More than 50 people gathered in a meeting room in the bottom floor of the library and listened as Anthony Romero, the executive director of the ACLU, opened the event, which was broadcast from Miami.
“These last four months have been certainly challenging for the ACLU,” Romero said.
The group plans to continue fighting Trump in court on his travel ban affecting six majority-Muslim countries and lead the fight to protect civil, First Amendment, LGBT, and reproductive rights, but they need ordinary citizens to also resist, he said.
Faiz Shakir, the national political director of the ACLU, called on the people to set up meetings with their town’s police departments to talk about their policies regarding the local enforcement of federal immigration laws.
One way to fight Trump’s threats against so-called “sanctuary cities” is to make sure local law enforcement are not involved in enforcing federal immigration laws, he said.
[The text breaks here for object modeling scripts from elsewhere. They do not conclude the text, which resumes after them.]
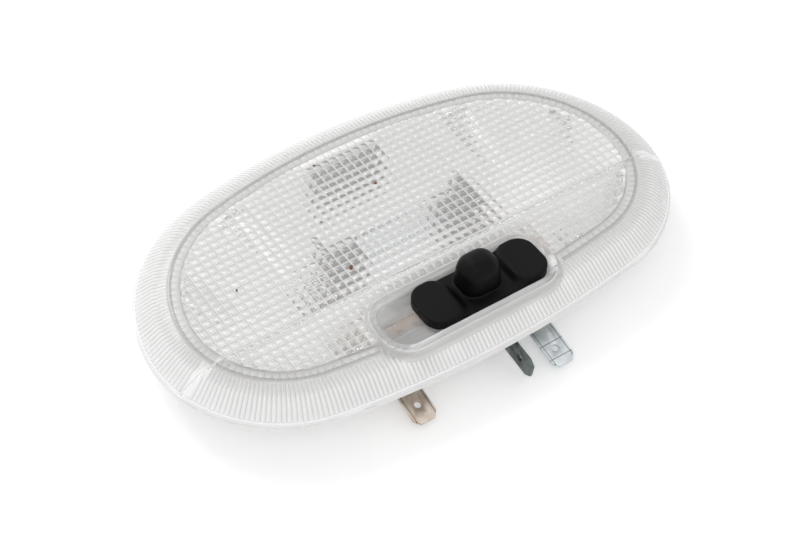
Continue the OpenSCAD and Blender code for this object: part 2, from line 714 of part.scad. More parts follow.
module housing() {
    rib_half = half_len_at(seam_y, wall_mid);
    color("white") difference() {
        union() {
            housing_shell();
            translate([-rib_half, seam_y - rib_t / 2, floor_z / 2])
                cube([2 * rib_half, rib_t, lens_under_z - floor_z / 2]);
            for (x = RAIL_RIBS) translate([x, pad_front_y, floor_z / 2])
                cube([rib_t, seam_y - pad_front_y, rail_under_z - floor_z / 2]);
            translate([supply_x - blade_w / 2, wall_back_y - 0.5, floor_z / 2])
                cube([blade_w, 4, blade_z - strip_t / 2 - floor_z / 2]);
            for (i = [0 : brim_ribs - 1]) brim_rib((i + 0.5) * 360 / brim_ribs);
            for (phi = TONGUES) at_rim(phi, wall_mid) translate([0, -4, flange_z - 3.6]) cube([5, 8, 1.4]);
            translate([vent_x, vent_y, floor_z / 2]) cylinder(d = vent_d + 3, h = 3);
        }
        translate([vent_x, vent_y, -1]) cylinder(d = vent_d, h = 8);
        for (side = [-1, 1]) translate([bulb_x + side * rivet_x, bulb_y, -1]) {
            cylinder(d = rivet_d + 0.1, h = 4);
            cylinder(d = head_d + 0.4, h = head_t + 1.1);
        }
        for (x = [supply_x, common_x]) translate([x - blade_w / 2 - 0.4, seam_y - 2, floor_z])
            cube([blade_w + 0.8, 4, 2]);
        rounded_bar(slot_len + 2 * (tub_t + slide_gap), slot_w + 2 * (tub_t + slide_gap),
            slot_corner_r + tub_t + slide_gap, tub_under_z - slide_gap, face_z, slot_x, slot_y);
        wall_window(supply_x - blade_w / 2 - 0.2, supply_x + blade_w / 2 + 0.2, blade_z - 0.6, blade_z + 0.6);
        wall_window(earth_x - blade_w / 2 - 0.2, earth_x + blade_w / 2 + 0.2, blade_z - 0.6, blade_z + 0.6);
        wall_window(door_x - 0.6, door_x + 0.6, door_z - blade_w / 2 - 0.4, door_z + blade_w / 2 + 0.4);
        translate([clip_x - clip_w / 2 - 0.2, field_far - wall_in - wall_t - 2, clip_pass_z - 0.5])
            cube([clip_w + 0.4, wall_t + 2.5, 1]);
        for (phi = concat(BULB_LUGS, SWITCH_LUGS)) at_rim(phi, wall_inner - 1)
            translate([0, -LUG_LEN / 2 - 0.4, lug_z - 0.8]) cube([wall_t + 2, LUG_LEN + 0.8, lug_h + 1]);
    }
}

housing();
bulb_cover();
switch_cover();
switch_slider();
contact_carrier();
wiper();
bulb_glass();
bulb_cap_left();
bulb_cap_right();
filament();
filament_supports();
left_bulb_contact();
right_bulb_contact();
supply_strip();
common_strip();
door_strip();
earth_strip();
strip_rivets();
roof_clip();
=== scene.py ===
import math
import random

import bmesh
import bpy
from bpy.props import FloatProperty, FloatVectorProperty, IntProperty, PointerProperty
from mathutils import Matrix, Vector


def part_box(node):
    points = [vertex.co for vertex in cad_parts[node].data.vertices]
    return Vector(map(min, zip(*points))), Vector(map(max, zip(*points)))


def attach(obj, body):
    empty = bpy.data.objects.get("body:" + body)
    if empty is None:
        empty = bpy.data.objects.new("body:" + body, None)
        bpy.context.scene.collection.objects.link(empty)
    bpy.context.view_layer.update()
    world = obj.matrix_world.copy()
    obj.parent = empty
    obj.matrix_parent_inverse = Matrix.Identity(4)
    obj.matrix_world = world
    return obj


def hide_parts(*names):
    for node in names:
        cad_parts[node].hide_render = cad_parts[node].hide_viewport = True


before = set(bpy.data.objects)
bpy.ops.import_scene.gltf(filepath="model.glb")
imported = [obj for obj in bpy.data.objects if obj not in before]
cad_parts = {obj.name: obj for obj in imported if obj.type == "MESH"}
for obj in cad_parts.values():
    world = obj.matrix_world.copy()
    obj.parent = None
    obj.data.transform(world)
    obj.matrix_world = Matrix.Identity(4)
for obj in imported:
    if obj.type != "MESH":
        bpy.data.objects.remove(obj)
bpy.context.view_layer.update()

bl_info = {
    "name": "Car dome light",
    "version": (1, 0, 0),
    "blender": (4, 5, 0),
    "location": "View3D > Sidebar > Dome light",
    "description": "Dresses the packed solids of a car dome light in their real finishes",
    "category": "Object",
}

MM = 0.001
LAMP = "lamp"
SLIDER = "slider"


# Colours and shader nodes

def linear(colour, alpha=1.0):
    """sRGB hex such as "#17181A" as the linear colour a shader socket takes."""
    channels = [int(colour[i:i + 2], 16) / 255 for i in (1, 3, 5)]
    return tuple(c / 12.92 if c <= 0.04045 else ((c + 0.055) / 1.055) ** 2.4 for c in channels) + (alpha,)


def add(tree, kind, inputs=None, **settings):
    """One shader node with its settings; an input is a plain value or another node's output."""
    node = tree.nodes.new("ShaderNode" + kind)
    for name, value in settings.items():
        setattr(node, name, value)
    for name, value in (inputs or {}).items():
        if isinstance(value, bpy.types.NodeSocket):
            tree.links.new(value, node.inputs[name])
        else:
            node.inputs[name].default_value = value
    return node


def empty_material(name):
    material = bpy.data.materials.new(name)
    material.use_nodes = True
    material.node_tree.nodes.clear()
    return material, material.node_tree


def finish_material(tree, surface):
    add(tree, "OutputMaterial", {"Surface": surface})


def object_place(tree):
    return add(tree, "TexCoord").outputs["Object"]


def noise(tree, place, size_mm, detail=3.0, roughness=0.55):
    """Noise whose lumps are about size_mm across."""
    inputs = {"Vector": place, "Scale": 1 / (size_mm * MM), "Detail": detail, "Roughness": roughness}
    return add(tree, "TexNoise", inputs).outputs["Fac"]


def ramp(tree, factor, stops):
    """Colour ramp with stops of (position, linear colour)."""
    node = add(tree, "ValToRGB", {"Fac": factor})
    band = node.color_ramp
    while len(band.elements) < len(stops):
        band.elements.new(0.5)
    for element, (position, colour) in zip(band.elements, stops):
        element.position = position
        element.color = colour
    return node.outputs["Color"]


def remap(tree, factor, low, high):
    return add(tree, "MapRange", {"Value": factor, "To Min": low, "To Max": high}).outputs["Result"]


def calculate(tree, operation, *values):
    """One step of arithmetic on two or three values or outputs."""
    return add(tree, "Math", dict(enumerate(values)), operation=operation).outputs[0]


def mix_colour(tree, factor, first, second):
    return add(tree, "Mix", {0: factor, 6: first, 7: second}, data_type="RGBA").outputs[2]


def mix_finish(tree, factor, first, second):
    return add(tree, "MixShader", {0: factor, 1: first, 2: second}).outputs["Shader"]


def bump(tree, height, depth_mm, normal=None):
    inputs = {"Height": height, "Strength": 1.0, "Distance": depth_mm * MM}
    if normal:
        inputs["Normal"] = normal
    return add(tree, "Bump", inputs).outputs["Normal"]


def seen_ray(tree):
    """1 for the rays that show a thing to the camera: straight, through clear plastic or in a reflection."""
    path = add(tree, "LightPath")
    through = calculate(tree, "MAXIMUM", path.outputs["Is Camera Ray"], path.outputs["Is Transmission Ray"])
    return calculate(tree, "MAXIMUM", through, path.outputs["Is Glossy Ray"])


def see_through_for_shadows(tree, shader, tint):
    """Lets the light of the lamps and of lit walls through a clear moulding, onto what lies under it."""
    path = add(tree, "LightPath")
    clear = add(tree, "BsdfTransparent", {"Color": tint})
    lets = calculate(tree, "MAXIMUM", path.outputs["Is Shadow Ray"], path.outputs["Is Diffuse Ray"])
    return mix_finish(tree, lets, shader, clear.outputs["BSDF"])


# Materials, each named for what the real piece is made of

def satin_white_abs(white):
    """Injection moulded white ABS: an even satin skin with faint flow clouds."""
    material, tree = empty_material("satin_white_abs")
    place = object_place(tree)
    cloud = noise(tree, place, 9, 2.0)
    skin = noise(tree, place, 0.35, 2.0)
    colour = ramp(tree, cloud, [(0.3, linear("#F1F1F0")), (0.7, white)])
    shader = add(tree, "BsdfPrincipled", {
        "Base Color": colour, "Roughness": remap(tree, skin, 0.38, 0.5), "IOR": 1.53,
        "Subsurface Weight": 0.12, "Subsurface Radius": (1.0, 0.95, 0.85), "Subsurface Scale": 0.0012,
        "Normal": bump(tree, skin, 0.01),
    })
    finish_material(tree, shader.outputs["BSDF"])
    return material


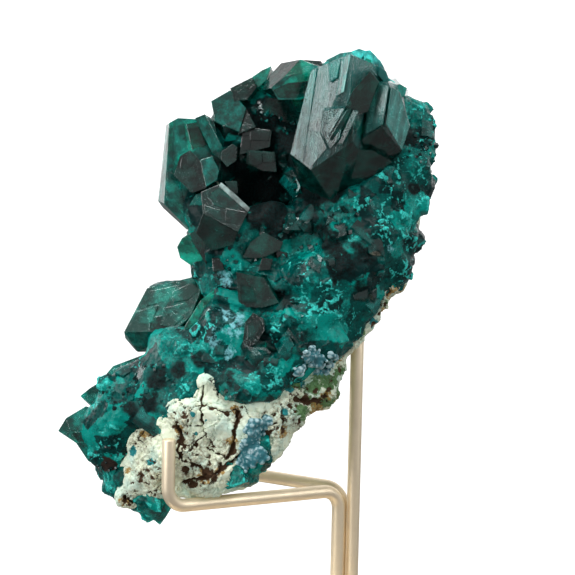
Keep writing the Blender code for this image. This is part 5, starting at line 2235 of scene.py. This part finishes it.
@dataclass(frozen=True)
class SoftBox:
    """A large soft light.

    Attributes:
        name: name of the light.
        place: where it stands, in metres.
        size: its two sides, in metres.
        power: its power, in watts.
    """

    name: str
    place: Place
    size: tuple[float, float]
    power: float

    def build(self) -> None:
        """Add the light, aimed at the specimen."""
        Bench.clear_selection()
        bpy.ops.object.light_add(type="AREA", location=self.place)
        light = bpy.context.object
        light.name = self.name
        light.data.shape = "RECTANGLE"
        light.data.size, light.data.size_y = self.size
        light.data.energy = self.power
        aim = Vector((0.0, 0.0, 0.065)) - Vector(self.place)
        light.rotation_mode = "QUATERNION"
        light.rotation_quaternion = aim.to_track_quat("-Z", "Y")
        light.visible_camera = False


class Studio:
    """The floor, the lights and the surroundings."""

    lights: tuple[SoftBox, ...] = (
        SoftBox("light_top", (-0.10, -0.12, 1.0), (0.6, 0.5), 8.0),
        SoftBox("light_left", (-0.79, -0.64, 0.27), (0.55, 0.6), 6.0),
        SoftBox("light_right", (0.80, -0.30, 0.45), (0.35, 0.5), 2.5),
        SoftBox("light_front", (0.20, -1.0, 0.80), (1.8, 0.9), 2.0),
        SoftBox("light_rim", (-0.85, 0.45, 0.30), (0.4, 0.5), 3.0),
    )

    def build(self) -> None:
        """Build the studio."""
        self.add_floor()
        self.set_world()
        for light in self.lights:
            light.build()
        scene = bpy.context.scene
        scene.view_settings.view_transform = "Standard"
        scene.cycles.use_denoising = True

    @staticmethod
    def add_floor() -> None:
        """Add the pale floor, which shows white to the eye and grey to the stone."""
        Bench.clear_selection()
        bpy.ops.mesh.primitive_circle_add(vertices=96, radius=0.6, fill_type="NGON")
        floor = bpy.context.object
        floor.name = "floor"
        material = bpy.data.materials.new("pale_floor")
        material.use_nodes = True
        nodes = Nodes(material.node_tree)
        eye = nodes.add("LightPath").outputs["Is Camera Ray"]
        nodes.feed(
            material.node_tree.nodes["Principled BSDF"], Base_Color=(0.14, 0.14, 0.14, 1.0), Roughness=0.9,
            Emission_Color=(1.0, 1.0, 1.0, 1.0), Emission_Strength=nodes.math("MULTIPLY", eye, 1.05))
        floor.data.materials.append(material)

    @staticmethod
    def set_world() -> None:
        """Surround the object with white behind and grey on the viewer's side."""
        world = bpy.data.worlds.new("studio")
        bpy.context.scene.world = world
        world.use_nodes = True
        nodes = Nodes(world.node_tree)
        direction = nodes.add("TexCoord").outputs["Generated"]
        parts = nodes.feed(nodes.add("SeparateXYZ"), Vector=direction).outputs
        behind = nodes.step(parts["Y"], 0.25, 0.8)
        level = nodes.step(nodes.math("ABSOLUTE", parts["Z"]), 0.45, 0.1)
        around = nodes.plus(0.05, level, 0.38)
        glow = nodes.math("ADD", nodes.plus(behind, nodes.step(parts["Z"], 0.3, 0.95), 0.3), around)
        eye = nodes.add("LightPath").outputs["Is Camera Ray"]
        seen = nodes.math("MAXIMUM", glow, nodes.math("MULTIPLY", eye, 1.1))
        nodes.feed(world.node_tree.nodes["Background"], Color=(1.0, 1.0, 1.0, 1.0), Strength=seen)


def main() -> None:
    """Build the dressed specimen, its stand and the studio."""
    logging.basicConfig(level=logging.INFO, format="%(name)s %(message)s")
    noise.seed_set(NOISE_SEED)
    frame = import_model()
    Specimen().build()
    Stand().build(frame["nodes"])
    Studio().build()
    VIEW.add_camera()


if __name__ == "__main__":
    main()
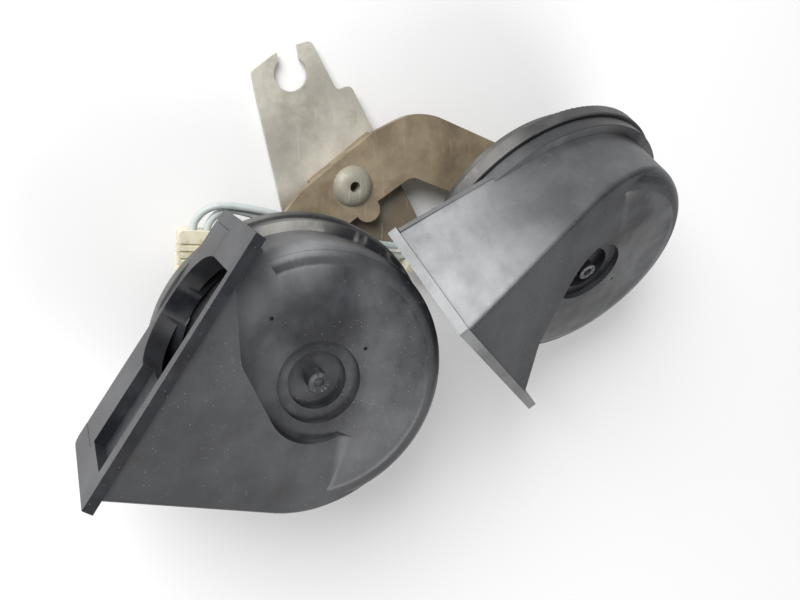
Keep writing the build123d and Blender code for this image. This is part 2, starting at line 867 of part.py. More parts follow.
# Attitude of the strap, of its bent end and of the two horns on it.
attitude = Plane.XY.rotated(strap_rotation)
strap_front = Plane(strap_origin, x_dir=attitude.x_dir, z_dir=attitude.z_dir)
fold = turned_plane(strap_front, *bend_point, bend_direction)
fold_normal = fold.z_dir * cos(radians(bend_angle)) - fold.y_dir * sin(radians(bend_angle))
folded = Plane(fold.origin, x_dir=fold.x_dir, z_dir=fold_normal)
flat_origin = fold.to_local_coords(strap_front.origin)
bent_front = turned_plane(folded, flat_origin.X, flat_origin.Y, -bend_direction)
high_face = turned_plane(bent_front, *high_stud, high_turn)

os.makedirs("parts", exist_ok=True)
for place, pocket_end, terminal_place, name in (
    (strap_front, pocket_end_low, low_terminal, "low_"),
    (high_face, pocket_end_high, high_terminal, "high_"),
):
    make_front_shell(place, pocket_end, name)
    make_rear_shell(place, name)
    make_can(place, name)
    make_driver(place, name)
    make_contacts(place, name)
    make_terminals(place, terminal_plane(Plane.XY, terminal_place), name)
    make_fixing(place, name)

with BuildSketch() as bent_area:
    with Locations(Location((*bend_point, 0), (0, 0, bend_direction))):
        with Locations((0, -strap_high_radius * 2)):
            Rectangle(4 * strap_high_radius, 4 * strap_high_radius)

with BuildPart() as strap:
    with BuildSketch(strap_front):
        add(strap_outline())
        add(bent_area.sketch, mode=Mode.SUBTRACT)
    extrude(amount=-strap_thickness)
    with BuildSketch(bent_front):
        add(strap_outline())
        add(bent_area.sketch, mode=Mode.INTERSECT)
    extrude(amount=-strap_thickness)
    with BuildSketch(strap_front.offset(-strap_thickness)):
        run = Vector(lip_to[0] - lip_from[0], lip_to[1] - lip_from[1])
        side = run.normalized().rotate(Axis.Z, -90) * lip_width
        with BuildLine():
            Polyline(
                lip_from, lip_to, (lip_to[0] + side.X, lip_to[1] + side.Y),
                (lip_from[0] + side.X, lip_from[1] + side.Y), close=True,
            )
        make_face()
    extrude(amount=-plate_gap)
save(strap, "strap")

plate_front = strap_front.offset(-strap_thickness - plate_gap)
rivet_plane = turned_plane(strap_front, *rivet_place, 0)
rivet_back = -strap_thickness - plate_gap - plate_thickness
rivet_neck = rivet_back + rivet_tail_height
with BuildPart() as hook_plate:
    with BuildSketch(plate_front):
        with BuildLine():
            Polyline(*plate_outline, close=True)
        make_face()
        fillet(vertices(), plate_corner)
        with Locations(hook_centre):
            Circle(hook_radius, mode=Mode.SUBTRACT)
        with Locations(Location((*hook_centre, 0), (0, 0, hook_direction))):
            with Locations((2 * hook_radius, 0)):
                Rectangle(4 * hook_radius, hook_gap, mode=Mode.SUBTRACT)
        with Locations(rivet_place):
            Circle(rivet_radius + fit_play, mode=Mode.SUBTRACT)
    extrude(amount=-plate_thickness)
    with BuildSketch(upright(rivet_plane)):
        with BuildLine():
            Polyline(
                (0, rivet_back), (rivet_tail_radius + fit_play, rivet_back),
                (rivet_radius + fit_play, rivet_neck), (0, rivet_neck), close=True,
            )
        make_face()
    revolve(axis=axis_of(rivet_plane), mode=Mode.SUBTRACT)
save(hook_plate, "hook_plate")

with BuildPart() as spacer:
    with BuildSketch(plate_front):
        with Locations(rivet_place):
            Circle(spacer_radius)
            Circle(rivet_radius + fit_play, mode=Mode.SUBTRACT)
    extrude(amount=plate_gap)
save(spacer, "spacer")

rivet_hole_end = rivet_head_height - rivet_hole_depth
with BuildPart() as rivet:
    with BuildSketch(upright(rivet_plane)):
        with BuildLine():
            Polyline(
                (rivet_hole, rivet_head_height), (rivet_hole, rivet_hole_end),
                (0, rivet_hole_end), (0, rivet_back), (rivet_tail_radius, rivet_back),
                (rivet_radius, rivet_neck), (rivet_radius, 0), (rivet_head_radius, 0),
            )
            ThreePointArc(
                (rivet_head_radius, 0), (0.8 * rivet_head_radius, 0.6 * rivet_head_height),
                (rivet_hole, rivet_head_height),
            )
        make_face()
    revolve(axis=axis_of(rivet_plane))
save(rivet, "rivet")

low_exit = terminal_plane(strap_front, low_terminal)
high_x, high_y, high_angle = high_terminal
high_exit = terminal_plane(high_face, (-high_x, high_y, 180 - high_angle))
for name, low_side, high_side, places in (
    ("lead_a", 1, -1, lead_a_places), ("lead_b", -1, 1, lead_b_places),
):
    route = [lead_end(low_exit, low_side, lead_socket - lead_play)]
    route += [spot(strap_front, *place) for place in places]
    route += [lead_end(high_exit, high_side, -lead_run_in)]
    route += [lead_end(high_exit, high_side, lead_socket - lead_play)]
    radii = []
    for before, corner, after in zip(route, route[1:], route[2:]):
        turn = (corner - before).get_angle(after - corner)
        run = min((corner - before).length, (after - corner).length)
        radii.append(0.45 * run / tan(radians(turn / 2)))
    print(name, [round(radius, 1) for radius in radii])
    with BuildPart() as lead:
        with BuildLine() as centre_line:
            FilletPolyline(*route, radius=radii)
        with BuildSketch(Plane(centre_line.line @ 0, z_dir=centre_line.line % 0)):
            Circle(lead_radius)
        sweep()
    save(lead, name)
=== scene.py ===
import bpy
import json
from mathutils import Matrix, Vector


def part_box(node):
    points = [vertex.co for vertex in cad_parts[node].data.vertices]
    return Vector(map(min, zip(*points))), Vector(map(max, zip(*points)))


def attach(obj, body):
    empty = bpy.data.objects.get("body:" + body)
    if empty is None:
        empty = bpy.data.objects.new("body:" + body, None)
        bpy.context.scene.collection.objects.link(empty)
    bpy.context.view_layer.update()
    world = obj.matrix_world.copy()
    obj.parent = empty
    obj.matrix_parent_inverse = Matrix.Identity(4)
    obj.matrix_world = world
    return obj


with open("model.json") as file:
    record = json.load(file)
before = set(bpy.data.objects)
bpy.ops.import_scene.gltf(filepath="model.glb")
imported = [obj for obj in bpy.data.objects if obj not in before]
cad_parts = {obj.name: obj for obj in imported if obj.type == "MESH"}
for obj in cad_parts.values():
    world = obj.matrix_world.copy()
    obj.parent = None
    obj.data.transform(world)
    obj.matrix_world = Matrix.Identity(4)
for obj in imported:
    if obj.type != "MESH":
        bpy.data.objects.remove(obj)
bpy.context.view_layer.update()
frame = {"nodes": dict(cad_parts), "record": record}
scene = bpy.context.scene
nodes = frame["nodes"]
print("frame loaded:", len(nodes), "nodes")

# camera, set first so that everything is judged from it
view = {
    "place": (-0.13171, 0.08119, 0.31753),
    "right": (0.90139, 0.00007, 0.43301),
    "up": (0.12607, 0.95663, -0.26260),
    "back": (-0.41425, 0.29129, 0.86229),
    "lens": 38.30, "sensor": 36.0,  # millimetres
    "nearest": 0.01, "farthest": 20.0,
}
cameraData = bpy.data.cameras.new("camera")
camera = bpy.data.objects.new("camera", cameraData)
scene.collection.objects.link(camera)
turn = Matrix((view["right"], view["up"], view["back"])).transposed()
camera.matrix_world = Matrix.Translation(view["place"]) @ turn.to_4x4()
cameraData.lens = view["lens"]
cameraData.sensor_width = view["sensor"]
cameraData.clip_start = view["nearest"]
cameraData.clip_end = view["farthest"]
scene.camera = camera
print("camera set")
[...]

The ACLU provided a model policy for how state and local police departments should handle immigration laws, and Polloni is planning on reaching out to Falmouth Police Chief Edward Dunne to talk about the issue. Attendees also suggested bringing up the topic at the upcoming “Coffee with a Cop” event.
Other speakers during the training touched on protesters’ rights, what to do if ICE comes to a neighbor’s home, and the importance of contacting federal legislators. Shakir also asked that people write to the ACLU to give them ideas on how to resist Trump’s policies.
Karen Bacigalupi, of Mashpee, said she went to the training because she wanted to see how she could get involved.
“Every single group that Trump has gone after, I have friends in these communities,” she said.
Glenn Rowland, who attended the training with his wife, Marilyn, said he was driven to attend the session after seeing Trump’s actions since he was elected.
“I was really spurred on by what is going on after the election on the national level,” said Rowland, a Falmouth resident. The new administration has created an anti-immigrant and anti-rights atmosphere, he said, and the training provided him with ideas to get publicly active.
“We realized our rights certainly can get trampled on,” he said.
The group plans to meet again on April 8 at the library to continue the momentum of events like the Women’s March and other protests around the country.